Th 26th Amendment provides that the JCP, which also includes four parliamentarians, will monitor the performance of high court judges. In case, a judge’s performance is found to be ‘inefficient’, they will be asked to ‘improve’ within a certain period to be decided by the JCP. If within the stipulated period the performance remains unsatisfactory, a report about that judge will be sent to the SJC.
Such provisions are like a double-edges sword that can cut either way. It may keep the judges on their toes and thus augur well for the judiciary; alternatively, it may keep them under undue pressure and thus undercut their independence.
The amendment has also scrapped the suo-motu power of the upper judiciary. Clause (3) of Article 184, which defines the original jurisdiction of the Supreme Court, empowered the court to make an order on its own if the matter involved a question of public importance with regard to the enforcement of a fundamental right.
That power thus formed the basis of judicial activism.

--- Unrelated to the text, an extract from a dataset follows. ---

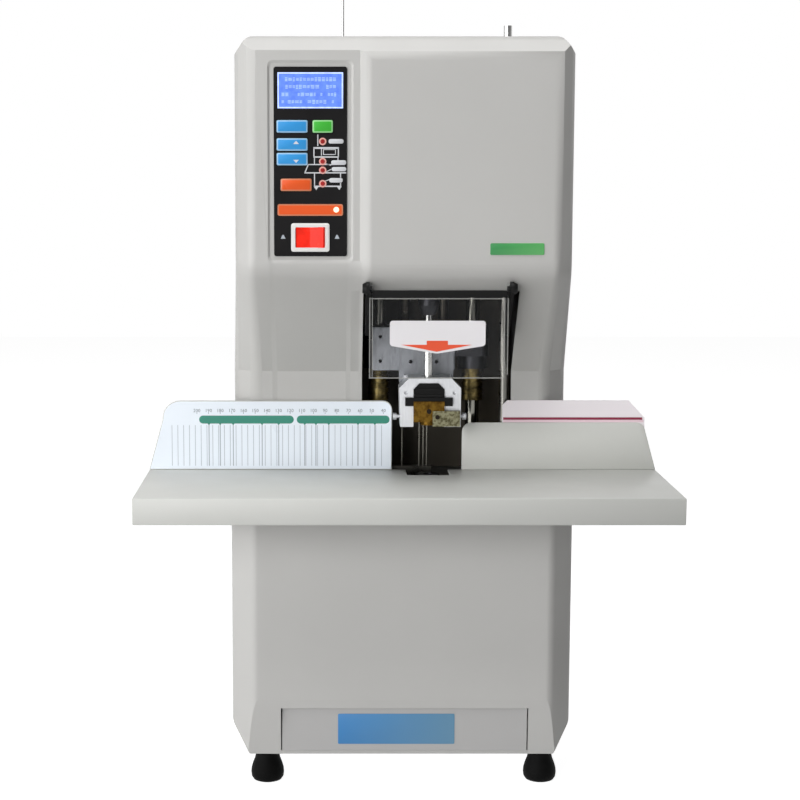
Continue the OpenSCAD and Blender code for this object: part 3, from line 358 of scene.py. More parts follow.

The actual exercise of that power depended largely on the personality of the CJP. The tenure of some chief justices is particularly known for their inordinate judicial activism, generating a lot of resentment among high government functionaries for valid reasons.
Judicial activism can be seen in different ways: as an encroachment on the powers of the executive; and as the only way to enforce fundamental rights in certain situations. Therefore, instead of abolishing that power lock, stock, and barrel, it had better be circumscribed. But it seems the ruling alliance, whose key constituents have a plethora of grievances against the judiciary, was obsessed with reining it in. Hence, it came up with the root and branch remedy.